旧吉野家住宅
2009.01.03

香川県高松市屋島中町




四国村
民家のこころ
「むかし、四国は本州からまったく隔絶した島であった。八十八か所を廻る巡礼を遍路と呼んだのは“偏僻の道をめぐる”意味だった。未知で神秘のクニだった。山々には神仏が住み、天狗がはばたいていると恐れられた。住民は信心深く辛抱強い働きものだった。極貧に耐え身を粉にして働いた。
 盆と正月と節句、それに春秋の祭礼のほかに休む日はなかった。粗衣粗食はいまの常識を超えたものだった。そのなかでただ若者の“性”だけが時に奔流した。その労苦が柱や壁にしみ込んでいるのがここに集められた民家である。
 先人たちの“くらしの記念碑”内部はせまく、暗い。しかし頑丈な木組みとたくましい大黒柱がどっしりと屋根を支えている。茅茸は強い。一度葺けば五十年はもつ。しかも暑さ寒さをしのぎやすい。生活の知恵から、さまざまの工夫がみられるのは興味ぶかい。
 このなかに祖父母から孫まで大家族が、より添って生活した。何がなくても、いろりを囲む一家のだんらんがあった。“貧しく哀しく、しかも美しく”先祖たちは生きてきた。
 心はすさみ、感謝を忘れ、自然の恵みを感じない現代人。親子の断絶が問われる世相のなかに、民家は何を訴えようとしているのであろうか。
 荒廃した現代に問う、民家のこころ如何。」

財団法人四国民家博物館

旧吉野家住宅(漁師の家)
高松市指定形文化財
吉野佐代太氏寄贈
「伊座利地区は太平洋に面し、断崖の下に孤立した集落であった。
 この家は切妻造本瓦葺十二坪。

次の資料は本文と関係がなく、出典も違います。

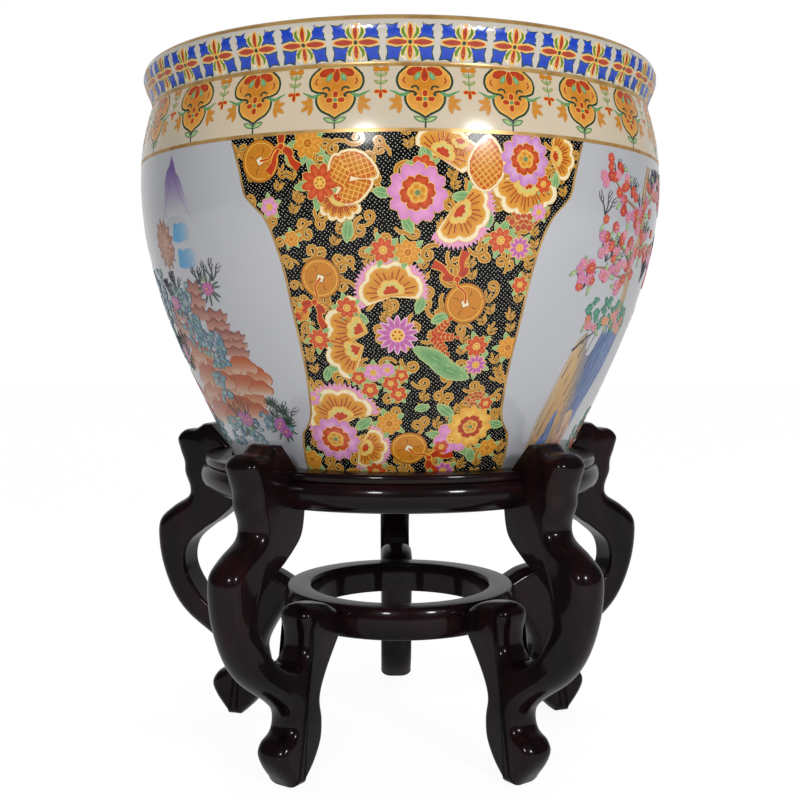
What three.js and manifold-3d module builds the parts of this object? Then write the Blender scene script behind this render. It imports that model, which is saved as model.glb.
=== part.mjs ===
// Jardiniere on stand: a porcelain fish bowl resting in the top ring of a five-legged hardwood stand.
// Millimetres, +Z up. The origin is on the floor, on the common axis of the bowl and the two rings.
import * as THREE from "three";
import { mergeVertices } from "three/addons/utils/BufferGeometryUtils.js";
import Module from "manifold-3d";

const wasm = await Module();
wasm.setup();

// ---------------------------------------------------------------- driving dimensions

const FIT_GAP = 0.3; // between pieces that seat on each other

const LEG_COUNT = 5;
const LEG_THICKNESS = 28; // the plank that each leg is sawn from
const BULLNOSE = 10; // depth of the rounding on a leg's outer edges
const ARRIS = 2.5; // rounding left on a leg's inner edges
const SHOULDER_REACH = 217; // how far the shoulders stand out from the axis
const SHOULDER_HEIGHT = 150;
const FOOT_REACH = 144.5; // from the axis to the middle of a foot's sole
const SOLE_LENGTH = 10; // flat part of the foot that touches the floor
const TOE_LENGTH = 22; // the curled toe, out from the middle of the sole
const SOLE_ROUNDING = 6; // of the foot, round the flat part of its sole

const UPPER_RING_RADIUS = 159.8;
const UPPER_RING_TOP = 229.6; // the ledge round the bowl
const UPPER_RING_THICKNESS = 28.3;
const UPPER_RING_BORE = 105; // radius of the open middle
const BEAD_HEIGHT = 6.6; // small moulding above the half-round
const BEAD_SETBACK = 3.2; // how far the bead stands behind the half-round
const GROOVE_DEPTH = 1.6; // groove between the two mouldings
const SEAT_DEPTH = 7.1; // recess that the bowl's foot stands in
const SEAT_CLEARANCE = 1.5; // round the bowl's foot

const LOWER_RING_RADIUS = 94.5;
const LOWER_RING_TOP = 121.9;
const LOWER_RING_THICKNESS = 24.6;
const LOWER_RING_BORE = 72.4;
const LOWER_RING_ROUND = 4; // depth of the rounding on its outer edge
const LOWER_RING_LIP = 3; // rounding of the bore's top edge

const BOWL_HEIGHT = 305;
const BOWL_RADIUS = 203.3; // at the belly
const BELLY_HEIGHT = 216.5; // of the widest circle, above the bowl's foot
const BOWL_FOOT_RADIUS = 131;
const FOOT_RIM_WIDTH = 12;
const FOOT_RIM_DEPTH = 6; // recess under the bowl
const NECK_RADIUS = 193.8; // the groove under the rim
const NECK_DROP = 30.5; // from the lip down to the groove
const RIM_RADIUS = 199.9; // the rolled rim
const RIM_DROP = 9; // from the lip down to the rim's widest circle
const LIP_RADIUS = 191.4;
const BOWL_WALL = 8.5;
const BOWL_FLOOR = 9;
const FLOOR_BEND = 30; // curve between the floor and the wall inside

const SCREW_LENGTH = 52;
const SCREW_RADIUS = 2.5;
const SCREW_HEAD_RADIUS = 4.8;
const SCREW_HEAD_HEIGHT = 3;
const SCREW_POCKET = 22; // depth of the pocket in the upper ring's bore

const DOWEL_LENGTH = 36;
const DOWEL_RADIUS = 4;
const DOWEL_CHAMFER = 1;
const DOWEL_IN_RING = 15;

// ---------------------------------------------------------------- resolution

const BOWL_FACETS = 50;
const RING_FACETS = 10 * LEG_COUNT; // so that every leg meets the same facets
const ROD_FACETS = 12;

// ---------------------------------------------------------------- materials

const lacquer = new THREE.MeshStandardMaterial({ color: 0x1e0c0e, roughness: 0.16, metalness: 0 });
const porcelain = new THREE.MeshStandardMaterial({ color: 0xd9d6cc, roughness: 0.1, metalness: 0 });
const steel = new THREE.MeshStandardMaterial({ color: 0x8c8c8c, roughness: 0.4, metalness: 1 });
const beech = new THREE.MeshStandardMaterial({ color: 0xc29a6b, roughness: 0.7, metalness: 0 });

// ---------------------------------------------------------------- solids

function solidOf(geometry) {
  const plain = geometry.index ? geometry.toNonIndexed() : geometry.clone();
  plain.deleteAttribute("normal");
  plain.deleteAttribute("uv");
  const merged = mergeVertices(plain, 1e-4);
  return new wasm.Manifold(
    new wasm.Mesh({
      numProp: 3,
      vertProperties: merged.attributes.position.array,
      triVerts: new Uint32Array(merged.index.array),
    }),
  );
}

function geometryOf(solid) {
  const mesh = solid.getMesh();
  const geometry = new THREE.BufferGeometry();
  geometry.setAttribute("position", new THREE.BufferAttribute(mesh.vertProperties, 3));
  geometry.setIndex(new THREE.BufferAttribute(mesh.triVerts, 1));
  return geometry;
}

function cut(body, ...tools) {
  return geometryOf(tools.reduce((left, tool) => left.subtract(solidOf(tool)), solidOf(body)));
}

function meshOf(name, geometry, material) {
  geometry.computeVertexNormals();
  const mesh = new THREE.Mesh(geometry, material);
  mesh.name = name;
  return mesh;
}

// Turns a profile of [radius, height] pairs about Z. A profile runs up its outer side and down its inner
// side, so that faces point out; one that stays off the axis is closed on itself.
function turned(profile, facets) {
  const points = profile.map(([radius, height]) => new THREE.Vector2(radius, height));
  const onAxis = points[0].x === 0 && points.at(-1).x === 0;
  if (!onAxis) points.push(points[0].clone());
  return new THREE.LatheGeometry(points, facets).rotateX(Math.PI / 2);
}

// A turned rod, a screw or a dowel, laid along +X with its profile's heights as distances from the axis of the stand.
function rodAlongX(profile) {
  return turned(profile, ROD_FACETS).rotateY(Math.PI / 2);
}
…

軸組などの部材はすべて手斧で削られ梁と大里柱は特に頑丈に造られている。
 土間はせまく、上り端の床は漁で濡れた着物や道具の雫を落とすため竹のすのこ張り。周囲の石垣は強風を防ぐ役目をしている。これらは生活の中から生れた、この地区の漁師の家の特徴である。
 昔、この付近に鰤の大敷網があった。よそから網元が進出してきて大漁が続いた。大枚の金を持ち帰るのを見て、地元の漁師が奮起した。借金をして大綱を張った。ところが不運にも、この年から不漁つづきとあって、大損をした。他の地区では、みな住宅の改築をしたのに、ここだけは昔のままの漁師の家が残り、いまは貴重な文化財となった。」